I found it somewhat surprising that doing a search for iis7 webdav “invalid parameter” only surfaces 6 results, of which none are relevant. I found this particularly surprising considering “invalid parameter” is the generic message you get for most failures in the Windows WebDAV client.
I was searching for this last night after one of my subfolders stopped being returned over WebDAV, but was still browsable over HTTP. After a quick visit to Fiddler, it turned out that someone had created a file on the server with an ampersand in the name and the IIS7 WebDAV module wasn’t encoding this character properly.
It turns out that this issue, along with some other edge cases, has already been fixed. If you’re using the IIS7 WebDAV module, make sure to grab the update:
Update for WebDAV Extension for IIS 7.0 (KB955137) (x86)
Update for WebDAV Extension for IIS 7.0 (KB955137) (x64)
Because the WebDAV module is not a shipping part of Windows, you won’t get this update through Windows Update. I hope they’ll be able to start publishing auto-updates for components like this soon.
Shout Out: WebDAV – a protocol that deserves more love.

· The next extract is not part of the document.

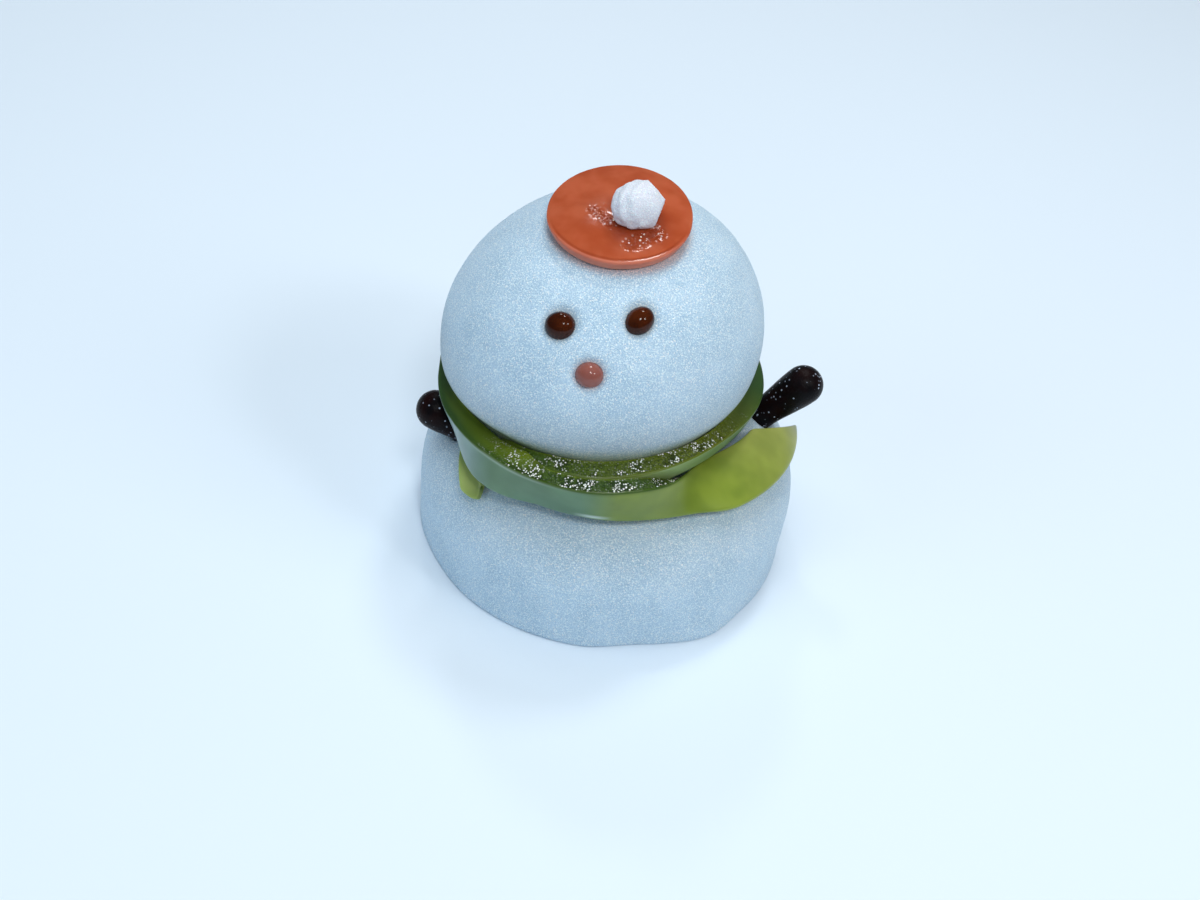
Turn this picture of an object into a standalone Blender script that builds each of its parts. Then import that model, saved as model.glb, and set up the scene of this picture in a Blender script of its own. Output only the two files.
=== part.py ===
"""Snowman wagashi: a hand-shaped white bean-paste sweet with a jelly scarf, hat, face and arms.

The figure faces -Y and stands on z = 0. Its origin is the centre of the flat foot of the body.
Every length is in metres, written as millimetres times MM.
"""

import math

import bmesh
import bpy
from mathutils import Matrix, Vector

MM = 0.001
GAP = 0.3 * MM

# Body: a squat pressed bun with an upright wall and a wide round shoulder
BODY_WALL_RADIUS = 22.35 * MM
BODY_FOOT_RADIUS = 21.9 * MM
BODY_FOOT_ROUNDING = 0.7 * MM
BODY_SHOULDER_START = 6.7 * MM
BODY_HEIGHT = 17.3 * MM
BODY_SHOULDER_WIDTH = 9.9 * MM
BODY_WALL_SHARES = (0.45, 0.75, 1.0)
BODY_SHOULDER_STEP = 10
BODY_STEPS = 56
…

I’m a massive fan of WebDAV.
At Fuel Advance (the parent company behind projects like Tixi), we operate a small but highly mobile work force. We don’t have an office, and we need 24/7 access to our business systems from any Internet connection. VPN links are not an option for us – they suck over 3G and don’t work through most public networks.
Enter WebDAV. It’s a set of HTTP verbs which give you read/write access to a remote folder and its files, all over standard HTTP. The best part is that Windows has native support for connecting to these shares. Now, we all have drive letter access to our corporate data over the public Internet. It’s slim and fast without all the management overheads that something like Sharepoint would have dealt us. It’s also cross platform, allowing us to open the same fileshares from our machines running Mac OS X.

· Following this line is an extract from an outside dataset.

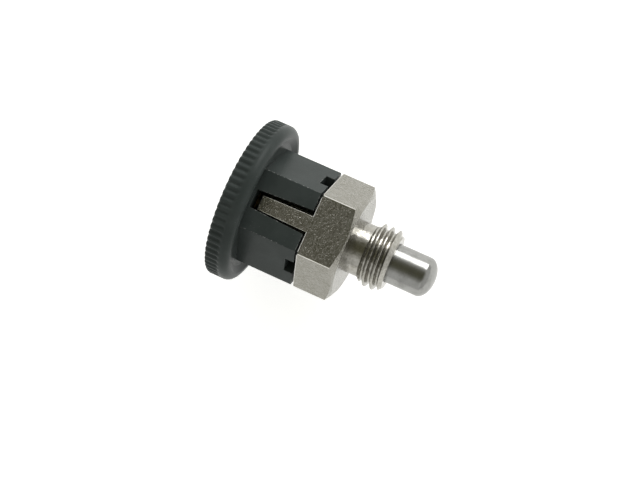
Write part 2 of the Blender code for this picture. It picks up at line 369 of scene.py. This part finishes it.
class Sheet:
    """The node tree of one material, with its Principled shader."""

    def __init__(self, name: str) -> None:
        """Starts a material that holds one Principled shader."""
        self.material = bpy.data.materials.new(name)
        self.material.use_nodes = True
        self.tree = self.material.node_tree
        self.shader = self.tree.nodes["Principled BSDF"]
        self.place = self.node("ShaderNodeTexCoord", {}, {}, "Object")

    def node(self, kind: str, settings: dict, inputs: dict, output: str | int = 0) -> Wire:
        """Adds a node, sets it up and feeds its sockets.

        Args:
            kind: Blender's node type.
            settings: its properties.
            inputs: values or wires by socket name or index.
            output: name or index of the socket that is returned.

        Returns:
            The chosen output.
        """
        node = self.tree.nodes.new(kind)
        for key, value in settings.items():
            setattr(node, key, value)
        for key, value in inputs.items():
            self.feed(node.inputs[key], value)
        return Wire(self, node.outputs[output])

    def feed(self, socket: bpy.types.NodeSocket, value: "Wire | float | Sequence[float]") -> None:
        """Links a wire to a socket, or sets the socket's own value."""
        if isinstance(value, Wire):
            self.tree.links.new(value.socket, socket)
        else:
            socket.default_value = value

    def math(self, operation: str, first: "Wire | float", second: "Wire | float") -> Wire:
        """Adds a Math node on two values."""
        return self.node("ShaderNodeMath", {"operation": operation}, {0: first, 1: second})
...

IIS6 had reasonable support for WebDAV, but for various (and good!) reasons, this was dropped from the version that shipped as IIS7. In March this year, the team published a brand new WebDAV module as a separate download. This module is built using the new integrated pipeline in IIS7 and is much more nicely integrated into the management tool.
Kudos to Keith Moore, Robert McMurray and Marchel Cohn (no blog) for delivering this high quality release!